Entrepreneurship Program Connects Businesswomen

YOUNGSTOWN, Ohio – Even before the first Women in Entrepreneurship program at the Youngstown Business Incubator began Thursday afternoon, the conversations the organizers had hoped for were beginning to take place.

In the YBI lobby, 50 women from the Youngstown area shared information on the business services they use, about their companies and, along the way, a few laughs.

“They always think I just sit on Facebook all day,” said Carol Koutsourais, co-owner of SocialEyes Media Group with a chuckle. “I do, but there’s a lot more to my job, too.”

For the first meeting of the program, the goal was simply to get businesswomen to connect and start talking, said Barb Ewing, chief operating officer of the incubator.

“We want to get to know people, understand their needs, where they’re at in their process and get a gauge of what they’re doing. With that, we can better target the programs we want to develop,” she said.

The idea was started when the vice president of Hudson Fastener, Cris Young, asked why the YBI didn’t have more female mentors as part of its business-building system.

“We didn’t have a good answer for that,” Ewing said. “Women think differently, develop programs and processes differently and need different support than male-owned businesses. We want to provide that kind of service to have a better impact on the community.”

Over the past decade, women have started businesses twice as fast as men, according to Young, who is a board member of the U.S. Women’s Chamber of Commerce. Still, she noted, 75% of venture capital funds go to male-owned companies.

Even at the rate women start businesses, “They don’t have all the support networks that traditional businesses have had available. So the Women in Entrepreneurship program will help them talk about the issues they face out there,” Young said.

Among the issues Koutsourais has faced, she said, are having new clients take her seriously and raising a family.

“As a woman, we sometimes have to try a bit harder than a man would to break into social media. It sometimes feels like an obstacle when it comes to earning new clients,” she explained. “My partner and I both have children and have to worry about kids before and after work, whereas men are usually just concerned with work.”

On the whiteboards scattered throughout the YBI offices were questions such as “What is your biggest fear?” and “What is your super power?” The female tenants inside YBI had scrawled some answers before the event.

“It’s all about sharing ideas and solutions with other women business owners,” Young explained.

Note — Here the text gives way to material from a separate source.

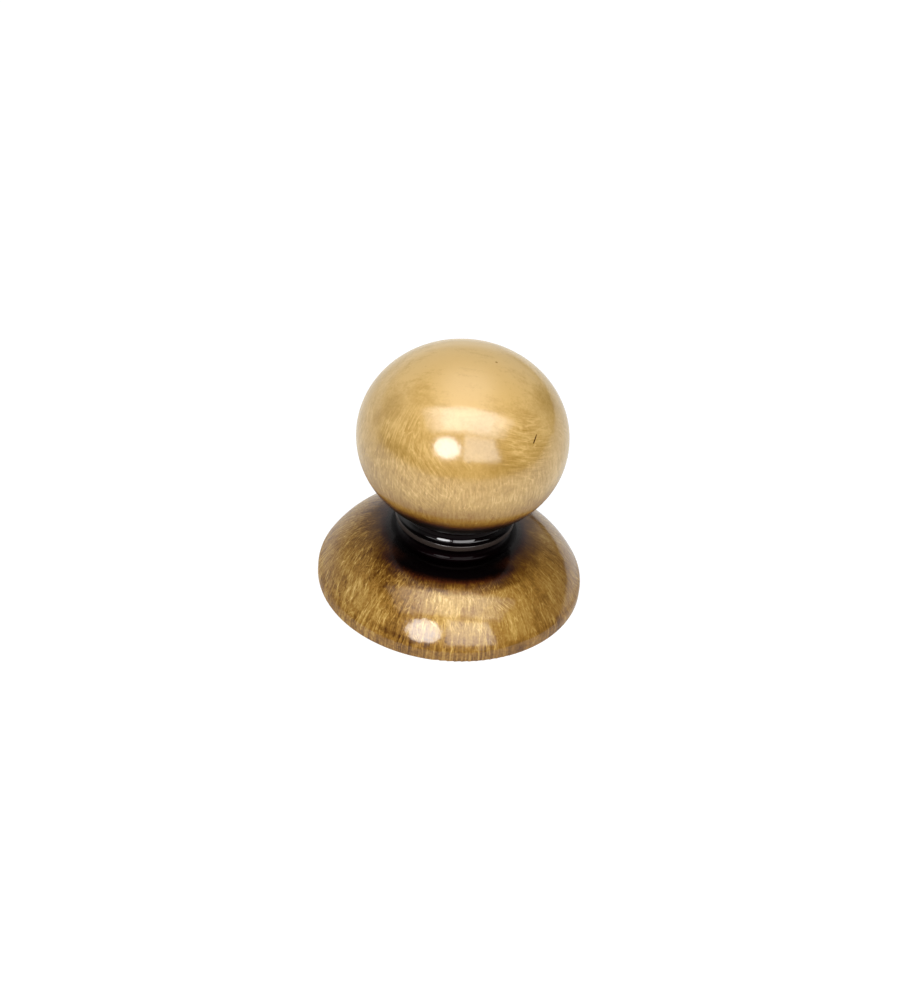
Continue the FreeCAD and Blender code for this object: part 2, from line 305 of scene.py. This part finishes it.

Ewing said there’s no firm time frame for the program, saying that Women in Entrepreneurship will last as long as the interest and need exists. But interest doesn’t seem to be an issue, she said.

“Within a few hours of the announcement going out on social media, we were above and beyond what we expected. And the interest has just been growing ever since,” Ewing said.

The incubator has applied for a five-year loan from the Small Business Administration and, if YBI gets it, the program would be funded the term of the loan.

The networking meetings such as yesterday’s will most likely be held monthly, Ewing added, with workshops held between meetings.

“Historically, YBI has been very diverse with lots of women-owned and minority-owned businesses. On that front, we’re doing a pretty good job with the technical side of helping them grow,” Ewing said. “This program will go beyond that. We aren’t looking just at technological businesses, but any woman-owned business.”